* Begin *
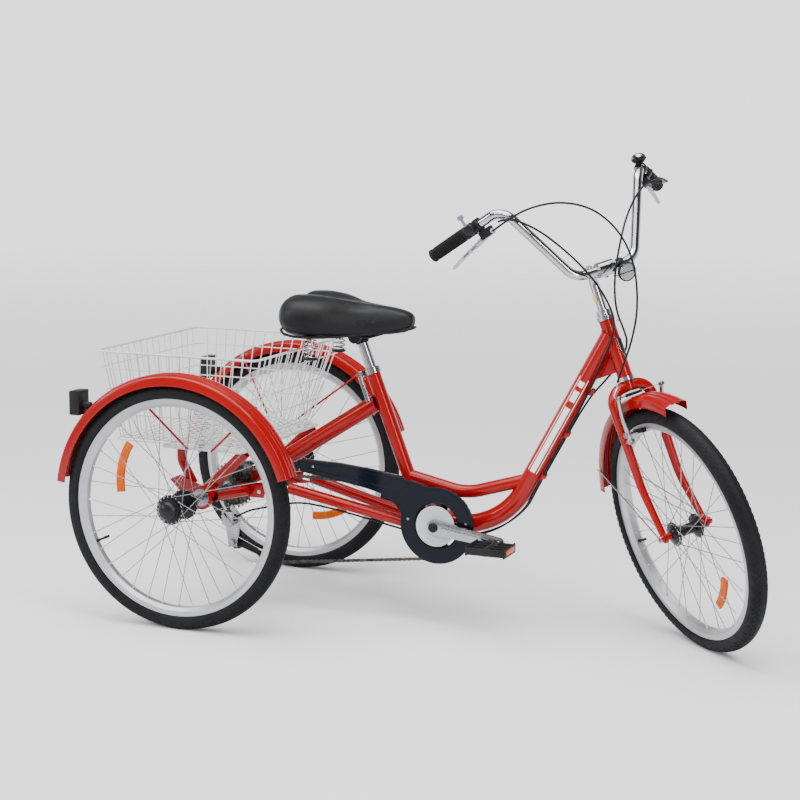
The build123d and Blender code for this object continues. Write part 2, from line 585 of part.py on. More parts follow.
def build_chain():
    """The chain as a band round the chainring, the cog and both derailleur pulleys."""
    wheels = [(BB.X, BB.Z, CHAINRING_R, 1), (0, WHEEL_R, COG_R, 1),
              (GUIDE_PULLEY[0], GUIDE_PULLEY[1], PULLEY_R, -1),
              (TENSION_PULLEY[0], TENSION_PULLEY[1], PULLEY_R, 1)]
    runs = [tangent_run(wheels[i], wheels[(i + 1) % 4]) for i in range(4)]
    band = []
    y_from = CHAIN_Y - CHAIN_W / 2
    y_to = CHAIN_Y + CHAIN_W / 2
    half = CHAIN_H / 2
    for i, (start, end) in enumerate(runs):
        a = Vector(start[0], 0, start[1])
        b = Vector(end[0], 0, end[1])
        across = (b - a).normalized().cross(Vector(0, 1, 0)) * half
        corners = [a + across, b + across, b - across, a - across]
        band.append(side_plate([(p.X, p.Z) for p in corners], y_from, y_to))
        x, z, radius, turn = wheels[i]
        arrive = runs[i - 1][1]
        begin = math.degrees(math.atan2(arrive[1] - z, arrive[0] - x))
        finish = math.degrees(math.atan2(start[1] - z, start[0] - x))
        sweep_angle = (finish - begin) * turn % 360 * turn
        middle = Plane(origin=(x, 0, z), x_dir=(1, 0, 0), z_dir=(0, -1, 0))
        begin_at = math.radians(begin)
        section_plane = Plane(origin=(x + radius * math.cos(begin_at), CHAIN_Y,
                                      z + radius * math.sin(begin_at)),
                              x_dir=(0, 1, 0),
                              z_dir=(-math.sin(begin_at), 0, math.cos(begin_at)))
        section = section_plane * Rectangle(CHAIN_W, CHAIN_H)
        band.append(revolve(section, axis=Axis(middle.origin, (0, -1, 0)),
                            revolution_arc=sweep_angle))
    parts["drive_chain"] = band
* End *
**INSTRUCTION:** All of the data needs to be reproduced exactly, with no line missing.

**EXERCISE SOLUTION:**
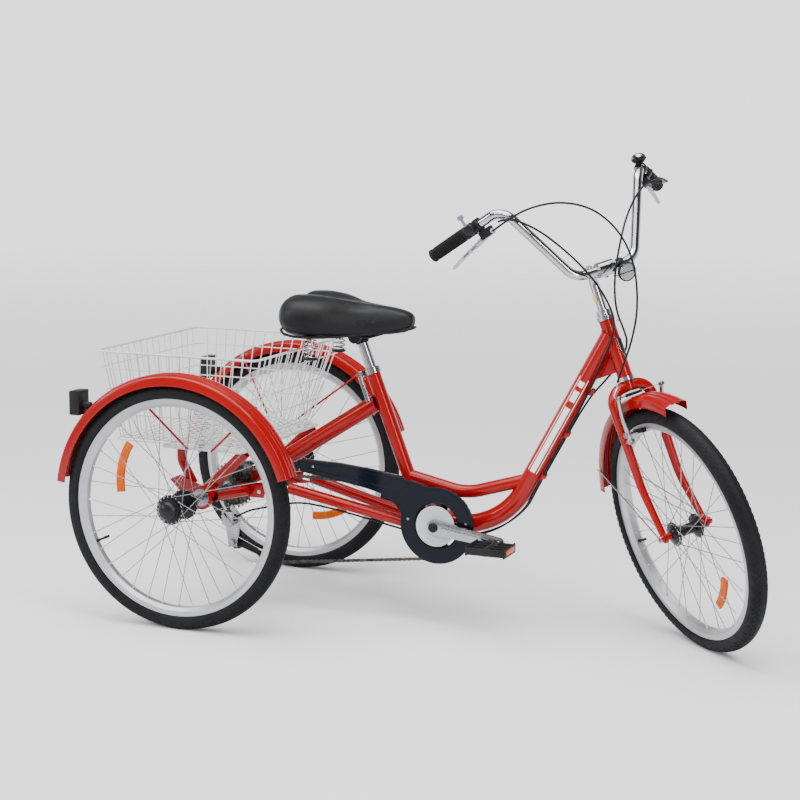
The build123d and Blender code for this object continues. Write part 2, from line 585 of part.py on. More parts follow.
def build_chain():
    """The chain as a band round the chainring, the cog and both derailleur pulleys."""
    wheels = [(BB.X, BB.Z, CHAINRING_R, 1), (0, WHEEL_R, COG_R, 1),
              (GUIDE_PULLEY[0], GUIDE_PULLEY[1], PULLEY_R, -1),
              (TENSION_PULLEY[0], TENSION_PULLEY[1], PULLEY_R, 1)]
    runs = [tangent_run(wheels[i], wheels[(i + 1) % 4]) for i in range(4)]
    band = []
    y_from = CHAIN_Y - CHAIN_W / 2
    y_to = CHAIN_Y + CHAIN_W / 2
    half = CHAIN_H / 2
    for i, (start, end) in enumerate(runs):
        a = Vector(start[0], 0, start[1])
        b = Vector(end[0], 0, end[1])
        across = (b - a).normalized().cross(Vector(0, 1, 0)) * half
        corners = [a + across, b + across, b - across, a - across]
        band.append(side_plate([(p.X, p.Z) for p in corners], y_from, y_to))
        x, z, radius, turn = wheels[i]
        arrive = runs[i - 1][1]
        begin = math.degrees(math.atan2(arrive[1] - z, arrive[0] - x))
        finish = math.degrees(math.atan2(start[1] - z, start[0] - x))
        sweep_angle = (finish - begin) * turn % 360 * turn
        middle = Plane(origin=(x, 0, z), x_dir=(1, 0, 0), z_dir=(0, -1, 0))
        begin_at = math.radians(begin)
        section_plane = Plane(origin=(x + radius * math.cos(begin_at), CHAIN_Y,
                                      z + radius * math.sin(begin_at)),
                              x_dir=(0, 1, 0),
                              z_dir=(-math.sin(begin_at), 0, math.cos(begin_at)))
        section = section_plane * Rectangle(CHAIN_W, CHAIN_H)
        band.append(revolve(section, axis=Axis(middle.origin, (0, -1, 0)),
                            revolution_arc=sweep_angle))
    parts["drive_chain"] = band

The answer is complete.